A posição da China, segundo analistas é um pouco diferente. O país adota desde o ano passado uma política de ajuste que privilegia o crescimento com base no consumo interno. “A contribuição chinesa vai ser um pouquinho menor para o crescimento mundial”, disse Paulo Worbel, para quem a desaceleração da China é relativa. “É complicado desprezar o peso do crescimento chinês.

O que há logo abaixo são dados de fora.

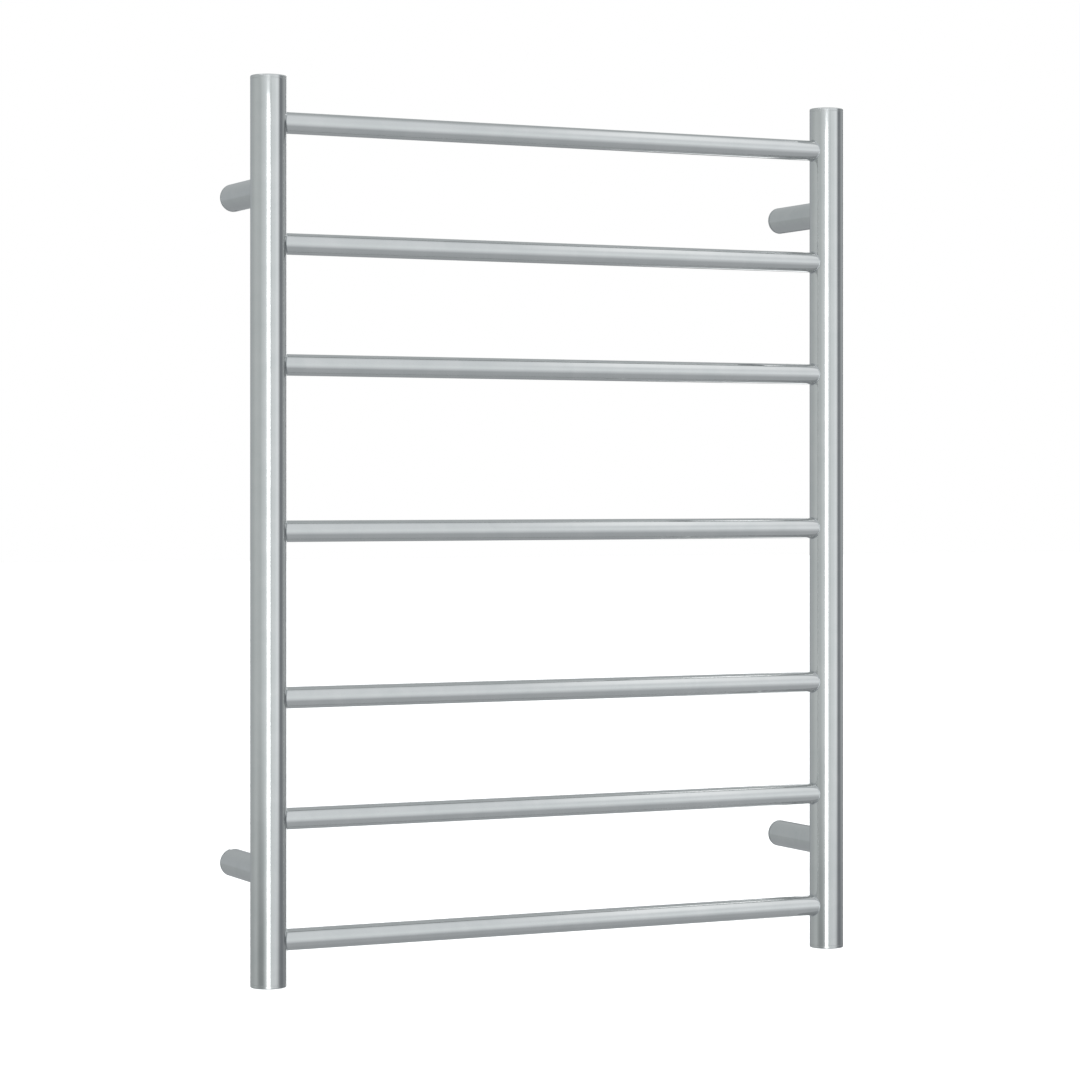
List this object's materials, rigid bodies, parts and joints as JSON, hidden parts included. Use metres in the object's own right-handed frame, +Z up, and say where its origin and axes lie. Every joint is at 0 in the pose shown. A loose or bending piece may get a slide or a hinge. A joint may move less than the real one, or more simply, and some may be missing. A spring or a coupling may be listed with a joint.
{
  "type": "towel warmer rack",
  "caption": "Wall-mounted ladder rail of polished steel tube that warms and dries towels: round posts, round cross bars in spaced groups, stand-off legs.",
  "frame": {"origin": "middle of the four wall-screw holes, on the wall plane", "axes": "+Z up along the posts, -Y out of the wall towards the room, +X to the right as seen from the room"},
  "size_m": [0.6, 0.106, 0.8],
  "materials": {
    "stainless_tube": "polished stainless tube",
    "stainless_cap": "polished stainless, turned",
    "boss_steel": "turned stainless",
    "grub_steel": "stainless set screw",
    "bush_rubber": "moulded grommet",
    "cable_silicone": "extruded silicone",
    "seal_rubber": "moulded silicone",
    "cutout_can": "drawn can",
    "splice_sleeve": "heat-shrunk sleeve",
    "earth_insulation": "extruded insulation",
    "lug_tin": "tinned"
  },
  "bodies": {
    "wall_fittings": {"boss_bottom_left": "boss_steel", "boss_bottom_right": "boss_steel", "boss_top_left": "boss_steel", "boss_top_right": "boss_steel", "cable_bush": "bush_rubber"},
    "rail": {"left_post": "stainless_tube", "right_post": "stainless_tube", "bar_1": "stainless_tube", "bar_2": "stainless_tube", "bar_3": "stainless_tube", "bar_4": "stainless_tube", "bar_5": "stainless_tube", "bar_6": "stainless_tube", "bar_7": "stainless_tube", "cap_bottom_left": "stainless_cap", "cap_bottom_right": "stainless_cap", "cap_top_left": "stainless_cap", "cap_top_right": "stainless_cap", "leg_bottom_left": "stainless_tube", "leg_bottom_right": "stainless_tube", "leg_top_left": "stainless_tube", "leg_top_right": "stainless_tube", "heating_cable": "cable_silicone", "end_seal": "seal_rubber", "thermal_cutout": "cutout_can", "splice_sleeve": "splice_sleeve", "earth_lead": "earth_insulation", "earth_stud": "boss_steel", "earth_lug": "lug_tin", "earth_nut": "boss_steel"},
    "screw_bottom_left": {"grub_bottom_left": "grub_steel"},
    "screw_bottom_right": {"grub_bottom_right": "grub_steel"},
    "screw_top_left": {"grub_top_left": "grub_steel"},
    "screw_top_right": {"grub_top_right": "grub_steel"}
  },
  "joints": [
    {"name": "rail_pull_off", "type": "slide", "parent": "wall_fittings", "child": "rail", "axis": [0, -1, 0], "range_m": [0, 0.03]},
    {"name": "screw_turn_bottom_left", "type": "hinge", "parent": "rail", "child": "screw_bottom_left", "pos_m": [-0.284, -0.012, -0.3122], "axis": [0, 0, -1], "range_deg": [0, 720]},
    {"name": "screw_turn_bottom_right", "type": "hinge", "parent": "rail", "child": "screw_bottom_right", "pos_m": [0.284, -0.012, -0.3122], "axis": [0, 0, -1], "range_deg": [0, 720]},
    {"name": "screw_turn_top_left", "type": "hinge", "parent": "rail", "child": "screw_top_left", "pos_m": [-0.284, -0.012, 0.2878], "axis": [0, 0, -1], "range_deg": [0, 720]},
    {"name": "screw_turn_top_right", "type": "hinge", "parent": "rail", "child": "screw_top_right", "pos_m": [0.284, -0.012, 0.2878], "axis": [0, 0, -1], "range_deg": [0, 720]}
  ]
}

Até os países ricos voltarem a puxar o crescimento vai demorar um pouco”, ressaltou Lia Valls.

Segundo Troyjo, no cenário que se desenha para os próximos anos, o destaque no contexto global recairá sobre as economias que ele considera como “reemergentes”, como Estados Unidos, Alemanha e Japão. “Agricultura e mão de obra barata serão menos importantes do que fatores como produtividade e inovação”, disse.

Organizações internacionais

A construção institucional do bloco é um dos motivos que têm aproximado os países dos Brics. “Em toda a reunião de organizações internacionais, os Brics tentam fazer uma declaração conjunta”, observou Lia Valls.

No entanto, para Troyjo, isso não significa que a busca por mais poder nas organizações internacionais é um dos motivos que une o bloco. “Acho que esse é um papo do Brasil e da Índia. A Rússia e a China já são membros do Conselho de Segurança da ONU”.

Paulo Worbel tem opinião semelhante. “A China nunca se pronunciou apoiando o pleito brasileiro ou da Índia [sobre o Conselho], como outros países fora do bloco fizeram. É difícil perceber que esses países possam ter uma aliança. Há diálogos entre Brasil, China e Índia sobre as reformas de governança do FMI, mas esse é um processo que caminha lentamente.”

A reunião dos Brics, marcada para julho em Fortaleza, pode apontar um novo papel para o bloco. Deve haver avanços em relação ao Banco dos Brics, um banco de investimento da ordem de US$ 50 bilhões destinado ao financiamento de projetos em países africanos e latino-americanos.

“Se esse banco vier a ser formado, vai ser algo concreto feito pelo bloco”, destacou Worbel. Dessa forma, os Brics deixariam de ser um “amontoado de letras”, completou Troyjo.